Warriors Pistol Bullet was particularly fond of one display in the Interpretive Center which includes models of a teepee and a lodge made of tule, or bulrushes. The reeds were traditionally used to make sleeping mats and dwellings.
“When you see the tule plant it looks like a skinny reed,” she said. “It still blows my mind that my ancestors saw that and said ‘I’m gonna make a house out of that.’ It’s amazing.”
During her time at the center, Warriors Pistol Bullet has also been experimenting with Indian hemp or dogbane, as it’s also known. It’s a fibrous plant that native peoples used to weave into rope.

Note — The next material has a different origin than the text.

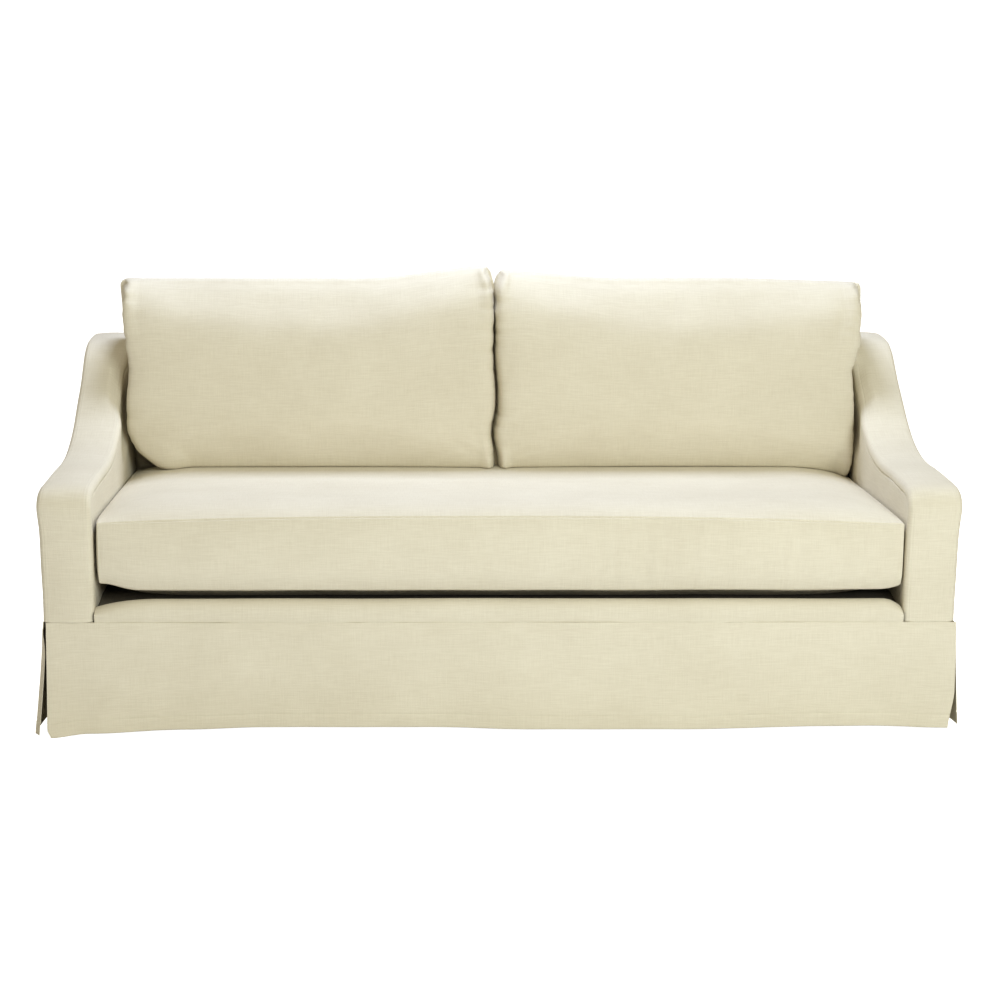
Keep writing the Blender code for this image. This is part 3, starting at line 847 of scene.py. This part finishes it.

She says that for many young Native people there is a disconnect with historic, cultural knowledge.
“I’ve been trying to figure out how to process it on my own and it’s been a struggle connecting with things that I wasn’t taught,” Warriors Pistol Bullet said. “You think it’s simple — this is knowledge that’s thousands of years old. But it wasn’t perfected in one attempt. It’s humbling.”
Rob Crandall said the internship is an important step for the Interpretive Center and the community.
“The goal was to establish a connection with the Colville Tribe and provide a place for Native folks and Native voices,” Crandall said. “Having a Colville tribal member here was wonderful.”
The center hopes to continue the internship in the years to come, hopefully recruiting a member of the Methow tribe for next year. Sandra Warriors Pistol Bullet plans to continue her education with a focus on language revitalization and grant writing, and she will come back to the Interpretive Center during school breaks to continue working on projects there.
Warriors Pistol Bullet gave a presentation to Colville tribal leadership and produced a short video about her internship. An event is planned for early October that will bring tribal representatives from the higher education department, archaeology, botany and tribal elders for a visit to the Interpretive Center.
“There’s a past here and now we’re trying to work on finding a good way forward,” Warriors Pistol Bullet said. “And it does involve acknowledging traditional lands of Methow People and their history and relationship with this place.”